Last year my mum said the reason I have no friends is that I am close to my husband and we have each other, my husband is my best friend but he has lots of friends and is very popular and my mums comments hurt as last year a very close friend died and she was someone I could always phone up and talk to and I really miss her.

I get on with people at work but have no friends I see outside of work, really worried what I give off to people.

Sorry that was all a bit "poor me" but wanted to know if once you are late 40s it is hard to make proper friends as opposed to acquaintances.

OP posts:
DanielGault · 13/05/2024 18:09

Your mum's talking shite so forget that. How did you find the event at the time? Did you feel awkward? Tbh I would find that set up horrific, but I'm not confident in such situations.

stayathomer · 13/05/2024 18:11

I know you don’t want to hear this but sometimes a good night meeting people who are on the same page is all luck and a weird mix of fate maybe- someone being out sitting next to someone else and they happen to get chatting or aren’t disturbed by someone or you’re not busy etc etc. Definitely don’t apologise op, hopefully you’ll meet someone soon, we hold you think about some sort of a hobby, even an online one?

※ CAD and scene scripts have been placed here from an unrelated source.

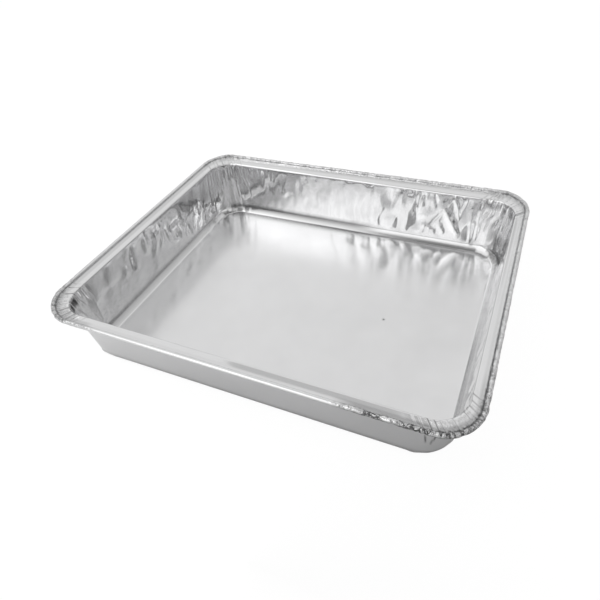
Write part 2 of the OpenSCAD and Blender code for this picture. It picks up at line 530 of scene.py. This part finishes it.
def placeRing(bm, verts, stops, row):
    satin = bm.verts.layers.float["satin"]
    crumple, crush = bm.verts.layers.float["crumple"], bm.verts.layers.float["crush"]
    gap, shadeDots = bm.verts.layers.float["gap"], bm.verts.layers.float["shadeDots"]
    blankX, blankY = bm.verts.layers.float["blankX"], bm.verts.layers.float["blankY"]
    first = pan["rimWidth"] + pan["wallLean"] + pan["bandWidth"] + meshing["floorBorder"]
    for vert, stop in zip(verts, stops):
        flat, out = outlinePoint(stop, row["inset"], row["corner"])
        depth = foldDepth(stop, row, flat)
        # place on the flat blank that the tray was pressed from
        start, _ = outlinePoint(stop, first, pan["floorCorner"])
        blank = start + out * row["length"]
        vert[blankX], vert[blankY] = blank.x, blank.y
        vert[satin] = satins.get(row["zone"], 0.0)
        vert[crumple] = crumpleAt(stop, row, flat)
        vert[crush] = crushAt(stop, row, flat)
        vert[satin] *= 1 - 0.8 * min(1.0, vert[crush])
        # painted shade, kept in the vertex
        vert[gap] = gapAt(stop, row, flat)
        # painted shade in the crushed dents of the rolled edge
        vert[shadeDots] = vert[crush] * along(pinches["gaps"][stop["side"]], placeOn(stop, flat))
        steeper = row["band"] * bySide(pan["bandShifts"], stop)
        flat = flat + out * (row["normal"].x * depth - steeper)
        height = row["height"] + row["normal"].y * depth + steeper
        height += row["lift"] * bySide(pan["lifts"], stop) + row["ridge"] * bySide(pan["ridges"], stop)
        vert.co = Vector((flat.x, flat.y, height)) * mm


def crumpleAt(stop, row, flat):
    # how much fine creasing the material adds
    if row["zone"] != "wall":
        return 0.4 * stop["pleating"]
    side, place = stop["side"], placeOn(stop, flat)
    fine = along(strengths["fine"][side], place) * fineZone(side, place, row["height"])
    broad = 0.25 * along(strengths["broad"][side], place)
    plain = 0.5 if side == "front" else 0.15
    if side == "left" and place < 20:
        plain = 0.6
    return max(plain, fine, broad, 0.3 * stop["pleating"]) * ramp(row["t"] / 0.1)


def crushAt(stop, row, flat):
    # how much the rolled edge and the ledge beside it are crushed
    side, place = stop["side"], placeOn(stop, flat)
    strength = along(pinches[side], place)
    if row["zone"] == "roll":
        return strength
    if row["zone"] == "ledge":
        return strength * ramp((row["t"] - 0.6) / 0.4) + 0.25 * stop["pleating"]
    return 0.0


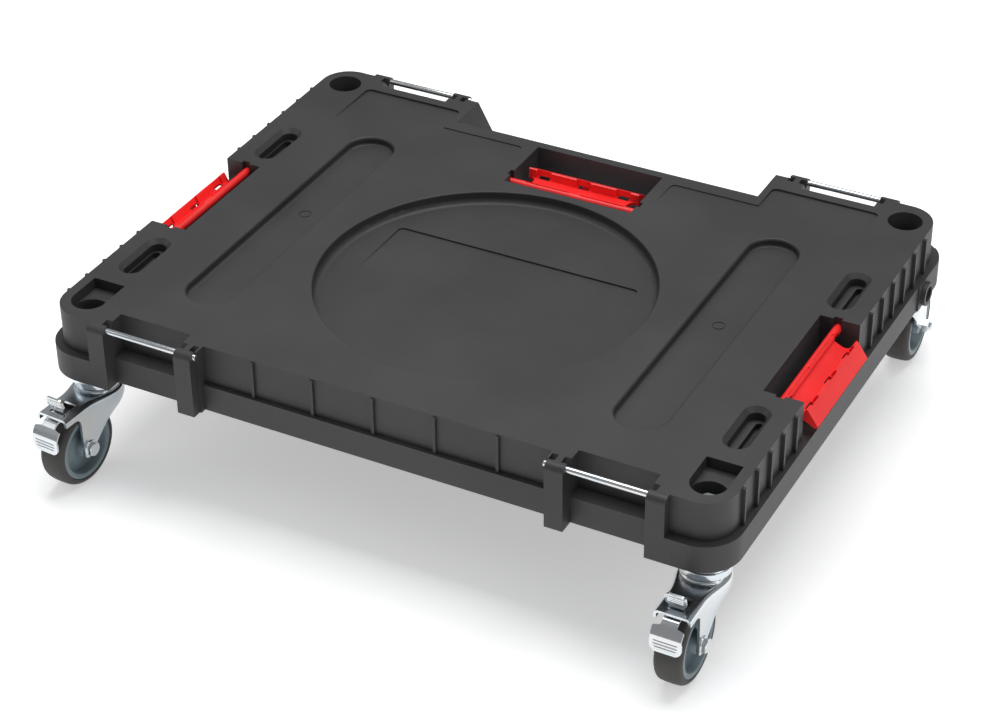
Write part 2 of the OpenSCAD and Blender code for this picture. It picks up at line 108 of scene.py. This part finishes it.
def arc(cx, cy, r, a0, a1, n=6):
    # points on a circle from angle a0 to a1 in degrees
    t = np.radians(np.linspace(a0, a1, n))
    return [(cx + r * math.cos(v), cy + r * math.sin(v)) for v in t]


def place(obj, matrix):
    # bakes a placement into the mesh, so the object itself stays at the origin
    obj.data.transform(matrix)
    if matrix.determinant() < 0:
        obj.data.flip_normals()
    obj.data.update()
    return obj


def finishPiece(obj, material, body, slotName, *nodes):
    obj.data.materials.clear()
    obj.data.materials.append(material)
    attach(obj, body)
    if nodes:
        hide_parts(*nodes)
    return obj


def softCopy(node, name, width, segments=2, angle=32):
    # a merged copy of a CAD node with flat faces joined up and its edges rounded
    source = frame["nodes"][node]
    mesh = bpy.data.meshes.new(name)
    bm = bmesh.new()
    bm.from_mesh(source.data)
    bmesh.ops.remove_doubles(bm, verts=bm.verts, dist=2e-6)
    bmesh.ops.dissolve_degenerate(bm, edges=bm.edges, dist=1e-6)
    bmesh.ops.dissolve_limit(bm, angle_limit=math.radians(0.6), verts=bm.verts, edges=bm.edges,
                             delimit={"NORMAL"})
    for f in bm.faces:
        f.smooth = True
    bm.to_mesh(mesh)
    bm.free()
    mesh.materials.clear()
    obj = bpy.data.objects.new(name, mesh)
    bpy.context.scene.collection.objects.link(obj)
    bevel = roundEdges(obj, width, segments, angle)
    bevel.harden_normals = False
    # large flat faces keep their own shading next to curved ones
    weigh = obj.modifiers.new("weighNormals", "WEIGHTED_NORMAL")
    weigh.weight = 100
    weigh.keep_sharp = True
    return obj


def startMaterial(name, colour, roughness, metallic=0.0):
    mat = bpy.data.materials.new(name)
    mat.use_nodes = True
    shader = mat.node_tree.nodes["Principled BSDF"]
    shader.inputs["Base Color"].default_value = (*colour, 1)
    shader.inputs["Roughness"].default_value = roughness
    shader.inputs["Metallic"].default_value = metallic
    return mat, shader


def addNode(mat, kind, **values):
    node = mat.node_tree.nodes.new(kind)
    for key, value in values.items():
        setattr(node, key, value)
    return node


def joinUp(mat, source, target):
    mat.node_tree.links.new(source, target)


def objectPoint(mat, scale=(1, 1, 1)):
    coord = addNode(mat, "ShaderNodeTexCoord")
    mapping = addNode(mat, "ShaderNodeMapping")
    mapping.inputs["Scale"].default_value = scale
    joinUp(mat, coord.outputs["Object"], mapping.inputs["Vector"])
    return mapping.outputs["Vector"]


def noise(mat, vector, scale, detail=3.0, rough=0.5):
    node = addNode(mat, "ShaderNodeTexNoise")
    node.inputs["Scale"].default_value = scale
    node.inputs["Detail"].default_value = detail
    node.inputs["Roughness"].default_value = rough
    joinUp(mat, vector, node.inputs["Vector"])
    return node.outputs["Fac"]


def blendStops(mat, fac, stops):
    ramp = addNode(mat, "ShaderNodeValToRGB")
    band = ramp.color_ramp
    while len(band.elements) < len(stops):
        band.elements.new(0.5)
    for element, (position, colour) in zip(band.elements, stops):
        element.position = position
        element.color = (*colour, 1) if len(colour) == 3 else colour
    joinUp(mat, fac, ramp.inputs["Fac"])
    return ramp.outputs["Color"]


def mixColours(mat, fac, first, second, mode="MIX"):
    node = addNode(mat, "ShaderNodeMix", data_type="RGBA", blend_type=mode)
    for socket, value in ((node.inputs[0], fac), (node.inputs[6], first), (node.inputs[7], second)):
        if isinstance(value, (int, float)):
            socket.default_value = value
        elif isinstance(value, tuple):
            socket.default_value = (*value, 1)
        else:
            joinUp(mat, value, socket)
    return node.outputs[2]


def maths(mat, operation, *values):
    node = addNode(mat, "ShaderNodeMath", operation=operation)
    for socket, value in zip(node.inputs, values):
        if isinstance(value, (int, float)):
            socket.default_value = value
        else:
            joinUp(mat, value, socket)
    return node.outputs[0]


def remap(mat, value, low, high):
    node = addNode(mat, "ShaderNodeMapRange")
    node.inputs["To Min"].default_value = low
    node.inputs["To Max"].default_value = high
    joinUp(mat, value, node.inputs["Value"])
    return node.outputs["Result"]


def addBump(mat, shader, height, distance, strength=1.0, under=None):
    bump = addNode(mat, "ShaderNodeBump")
    bump.inputs["Strength"].default_value = strength
    bump.inputs["Distance"].default_value = distance
    joinUp(mat, height, bump.inputs["Height"])
    if under is not None:
        joinUp(mat, under, bump.inputs["Normal"])
    joinUp(mat, bump.outputs["Normal"], shader.inputs["Normal"])
    return bump.outputs["Normal"]


deckLook = {
    "dark": (0.026, 0.0255, 0.0265), "light": (0.036, 0.0355, 0.0365), "grain": 1500.0,
    "grainDepth": 0.00006, "rough": (0.46, 0.60),
}


def mouldedBlack():
    # spark-eroded polypropylene: fine grain, soft cloudy flow marks, faint rubbed streaks
    mat, shader = startMaterial("mouldedBlack", deckLook["dark"], 0.52)
    point = objectPoint(mat)
    grain = noise(mat, point, deckLook["grain"], 2.0, 0.6)
    clouds = noise(mat, point, 9.0, 4.0, 0.55)
    streaks = noise(mat, objectPoint(mat, (14, 210, 60)), 1.0, 5.0, 0.65)
    tone = blendStops(mat, clouds, [(0.35, deckLook["dark"]), (0.65, deckLook["light"])])
    speck = blendStops(mat, grain, [(0.30, (0.80, 0.80, 0.80)), (0.70, (1.22, 1.22, 1.22))])
    joinUp(mat, mixColours(mat, 1.0, tone, speck, "MULTIPLY"), shader.inputs["Base Color"])
    mixed = maths(mat, "ADD", maths(mat, "MULTIPLY", clouds, 0.6), maths(mat, "MULTIPLY", streaks, 0.4))
    joinUp(mat, remap(mat, mixed, *deckLook["rough"]), shader.inputs["Roughness"])
    soft = addBump(mat, shader, clouds, 0.0004, 0.25)
    addBump(mat, shader, grain, deckLook["grainDepth"], 0.8, soft)
    shader.inputs["Specular IOR Level"].default_value = 0.5
    return mat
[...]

The people who don’t get back to you etc … people are just really busy and have their stuff to deal with, they’ll probably reply in a ridiculous time like a week or month not realising x

toomuchfaff · 13/05/2024 18:12

You'll probably find that those who were talking to each other were not first timers and had met each other previously at the earlier session, that's what usually happens, you see the same faces, again and again and you say hello... then hello how are you, then conversation grows each time. You cannot expect to attend once and have people scrambling to talk to you, that just doesn't happen. Perhaps attend a few more times and see how it develops. Friendships take time to develop.

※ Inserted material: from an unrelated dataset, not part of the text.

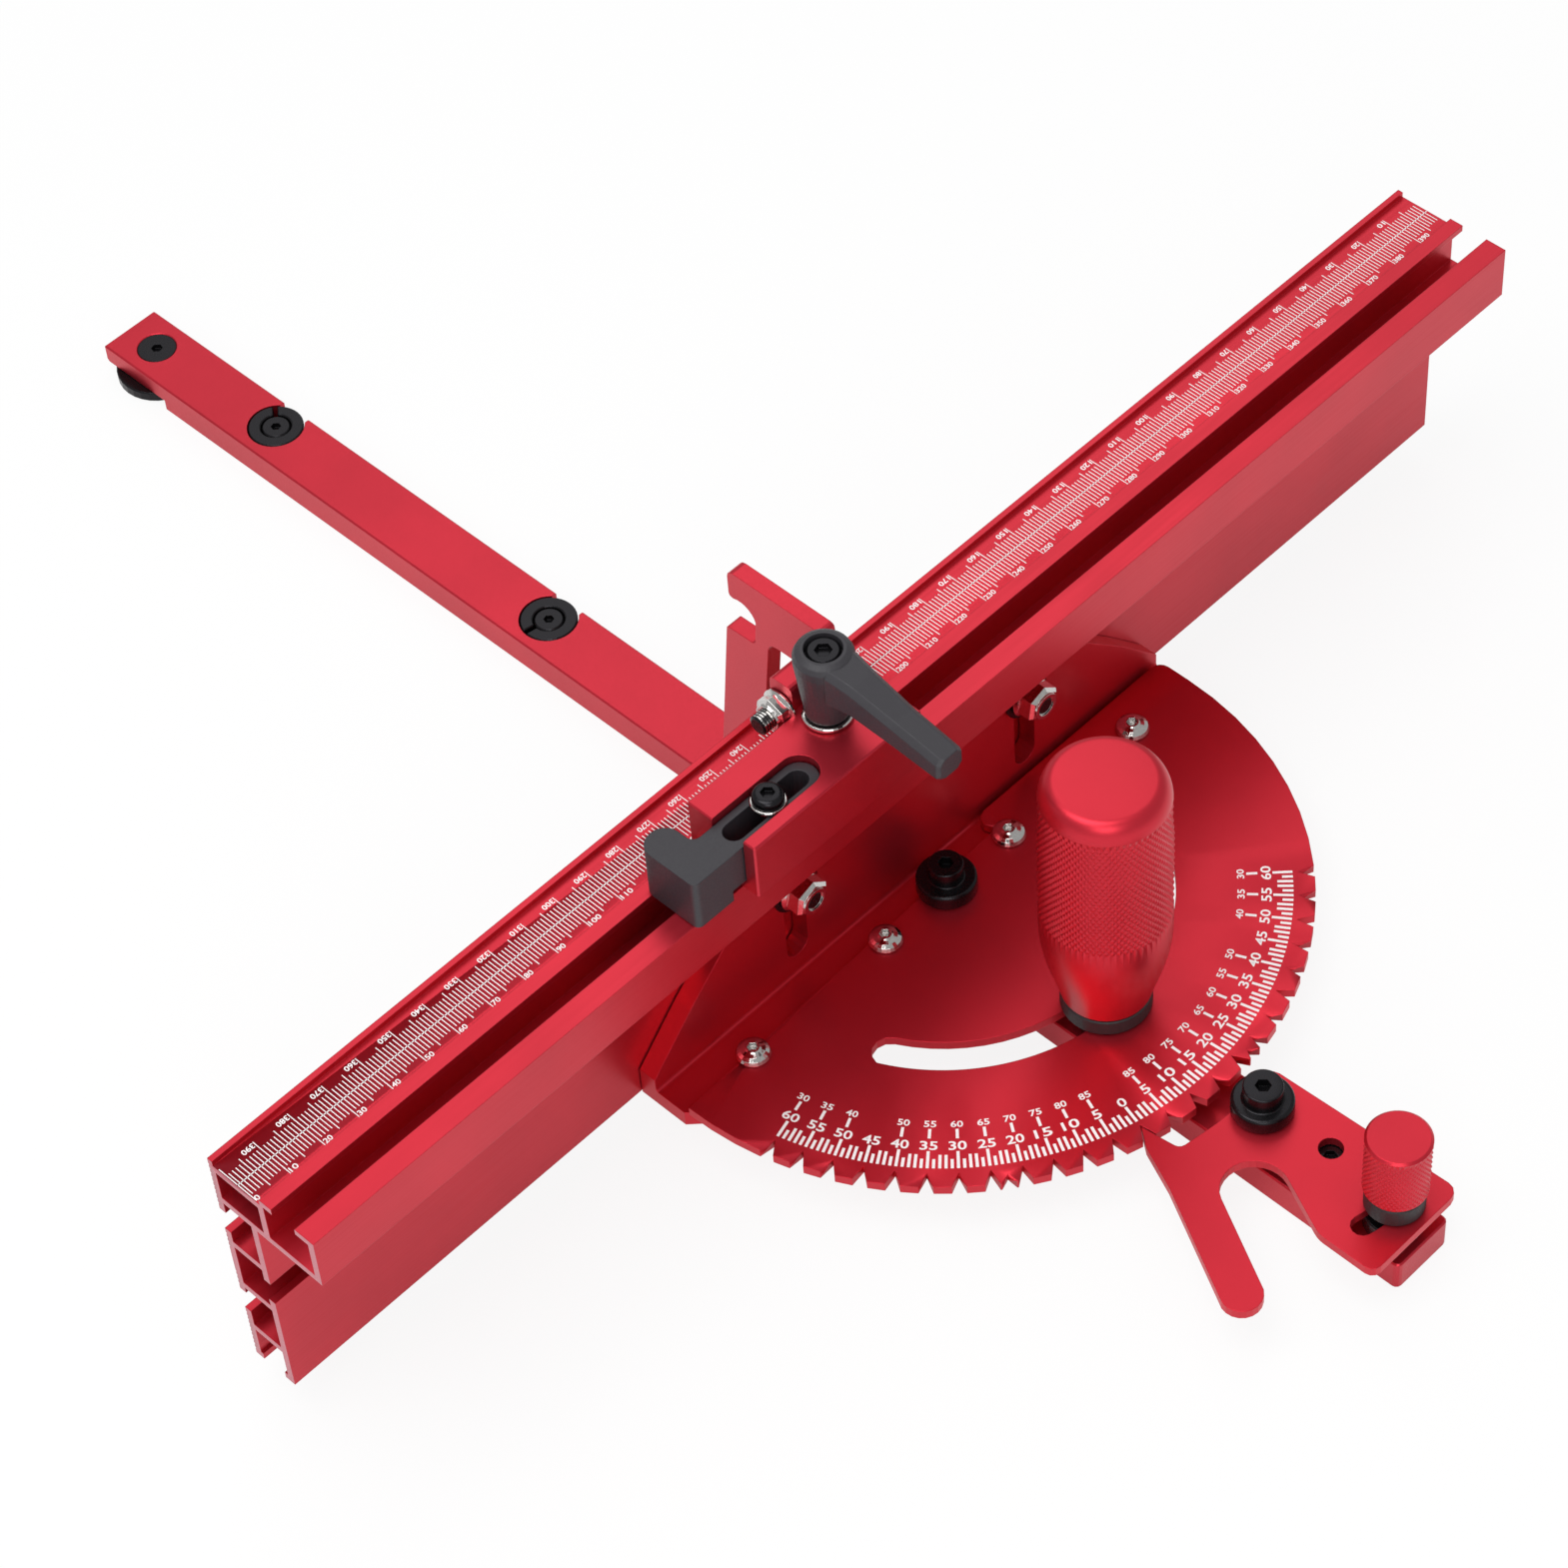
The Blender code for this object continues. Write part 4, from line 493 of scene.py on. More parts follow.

it took me about 12 weeks of being next to someone at the gym in a weekly regular class before we had progressed from "Hi" to a full fledged conversation, all be it chit chat, still didn't know the ladies name!

Immemorialelms · 13/05/2024 18:13

I'd definitely go for a hobby where people do stuff together, like cycling group or life drawing or am dram or choir. You want something where people go to the pub after.